Lets talk about Muslims. We are talking about Egyptians, Pakistanis, Morrocans, Syrians, Iranians, Turks, Somalians, Sudanese. Are THEY all genetically similar? Suppose a Muslim from Yemen was presented with a document which supplied “complete genetic proof” that he is far more genetically similar to some non-Muslim person than an Afghanistani. Does anyone here really believe that he would immediately renounce his faith and lifestyle??
Gringos amaze me. They are the only people I know of who can discount the cultures that inform people, throw some “science” over this and then stand back in amazement when the other 6 billion humans on earth go about their business. It is the kind of mentality which makes them want to superimpose their systems on others. Sometimes it works (Japan, Germany). Sometimes it doesn’t (you all know where it doesn’t have the same effect).

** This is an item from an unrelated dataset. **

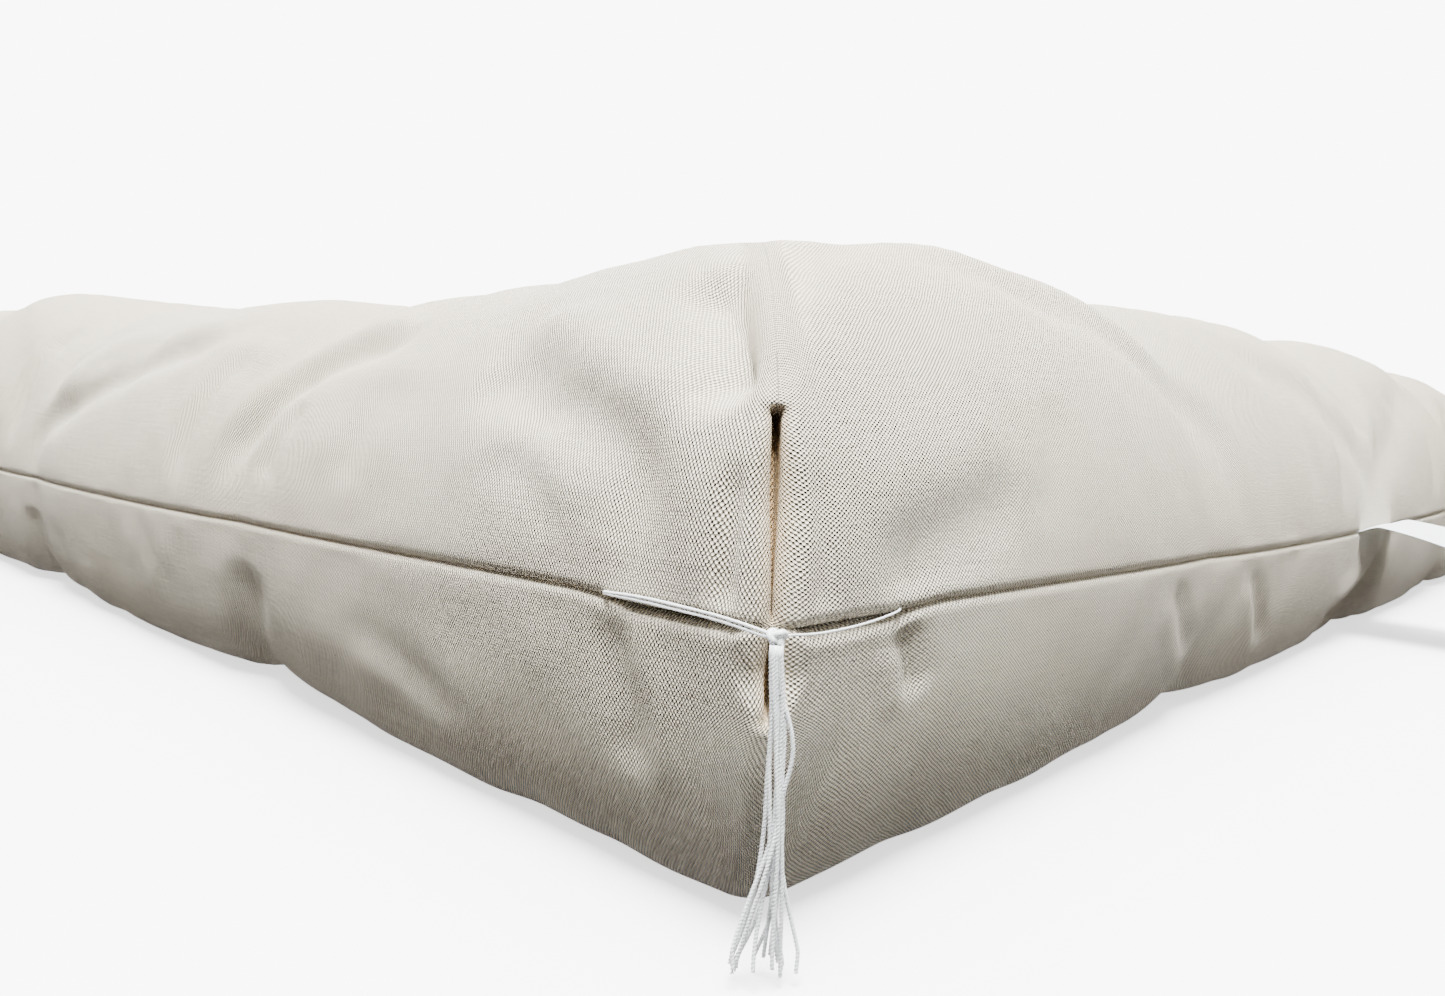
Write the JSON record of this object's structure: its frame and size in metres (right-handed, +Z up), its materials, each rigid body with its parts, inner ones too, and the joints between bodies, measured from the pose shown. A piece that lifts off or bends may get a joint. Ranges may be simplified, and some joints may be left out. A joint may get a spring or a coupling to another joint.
{
  "type": "floor cushion",
  "caption": "Square tufted floor cushion in natural cotton canvas over cotton batting, with tucked corners tied by white thread tassels and a care label in the side seam.",
  "frame": {"origin": "on the floor under the middle of the square cushion, below the centre tuft", "axes": "+Z up, +X to the right-hand side with the care label, +Y to the back; the front is the -Y side"},
  "size_m": [0.7455, 0.711, 0.104],
  "materials": {
    "canvas": "matte unbleached plain-weave cotton canvas",
    "sewing_thread": "matte cotton sewing thread",
    "tassel_thread": "glossy white twisted thread",
    "tuft_thread": "matte cotton tufting twine",
    "cotton_batting": "loose carded cotton",
    "label_tape": "smooth white woven tape"
  },
  "bodies": {
    "cushion": {"top_panel": "canvas", "bottom_panel": "canvas", "seam_thread": "sewing_thread", "closing_stitches": "sewing_thread", "batting_bottom": "cotton_batting", "batting_lower": "cotton_batting", "batting_core": "cotton_batting", "batting_upper": "cotton_batting", "batting_top": "cotton_batting", "tuft_tie_1": "tuft_thread", "tuft_tie_2": "tuft_thread", "tuft_tie_3": "tuft_thread", "tuft_tie_4": "tuft_thread", "tuft_tie_5": "tuft_thread", "tuft_tie_6": "tuft_thread", "tuft_tie_7": "tuft_thread", "tuft_tie_8": "tuft_thread", "tuft_tie_9": "tuft_thread", "corner_wad_front_right": "cotton_batting", "corner_tie_front_right": "tassel_thread", "corner_knot_front_right": "tassel_thread", "corner_wad_front_left": "cotton_batting", "corner_tie_front_left": "tassel_thread", "corner_knot_front_left": "tassel_thread", "corner_wad_back_right": "cotton_batting", "corner_tie_back_right": "tassel_thread", "corner_knot_back_right": "tassel_thread", "corner_wad_back_left": "cotton_batting", "corner_tie_back_left": "tassel_thread", "corner_knot_back_left": "tassel_thread"},
    "tassel_front_right": {"tassel_front_right": "tassel_thread"},
    "tassel_front_left": {"tassel_front_left": "tassel_thread"},
    "tassel_back_right": {"tassel_back_right": "tassel_thread"},
    "tassel_back_left": {"tassel_back_left": "tassel_thread"},
    "care_label": {"care_label": "label_tape"}
  },
  "joints": [
    {"name": "tassel_swing_front_right", "type": "hinge", "parent": "cushion", "child": "tassel_front_right", "pos_m": [0.3517, -0.3517, 0.0444], "axis": [-0.7071, -0.7071, 0], "range_deg": [0, 120]},
    {"name": "tassel_swing_front_left", "type": "hinge", "parent": "cushion", "child": "tassel_front_left", "pos_m": [-0.3517, -0.3517, 0.0444], "axis": [-0.7071, 0.7071, 0], "range_deg": [0, 120]},
    {"name": "tassel_swing_back_right", "type": "hinge", "parent": "cushion", "child": "tassel_back_right", "pos_m": [0.3517, 0.3517, 0.0444], "axis": [0.7071, -0.7071, 0], "range_deg": [0, 120]},
    {"name": "tassel_swing_back_left", "type": "hinge", "parent": "cushion", "child": "tassel_back_left", "pos_m": [-0.3517, 0.3517, 0.0444], "axis": [0.7071, 0.7071, 0], "range_deg": [0, 120]},
    {"name": "label_flap", "type": "hinge", "parent": "cushion", "child": "care_label", "pos_m": [0.3506, 0.004, 0.045], "axis": [0, 1, 0], "range_deg": [-60, 60]}
  ]
}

This is why I believe that there are good things and bad things about linking up”genetics” in the fight against One Drop. On the one hand, science, in three seconds, can blow out of the water any One Drop rationale. On the other, focusing on matters which are biological, physical and out of the control of everybody on this list [e.g. whatever I am, genetically, is unlikely to be altered–on the other hand, at 56, I can make a stab at, say, renouncing being a Dominican for good and turning into Fijian], plays right into the hand of the fatalistic, inevitable-thinking types of human dynamics which are the heart and soul of One Drop. What’s the fundamental difference in saying that one can a “gene” for stealing and telling a “black” kid during Jim Crow that, as a “negro”, he was inherently inferior and unable to pursue a career in Law? In both cases, why not just throw up one’s hands, go under a tree and wait for the jail sentence?
To Ward…….
Let’s keep fighting the political fight. The object is to create social environments in which more and more people can interact, relatively free of “racial” codification. As this occurs more and more, it is my fervent hope that those dynamics we all share as humans–desire for fellowship, friendship, discourse, cooperation, intimacy, etc–will render One Drop more and more obsolete. While this is going on, I have an absolute/100% conviction that the “scientists” will continue to flood North Americans with more and more information designed to have people focus more on what is in their bodies rather than what is in their hearts. Maybe the goals I wish for will occur in time to negate the goals of the others.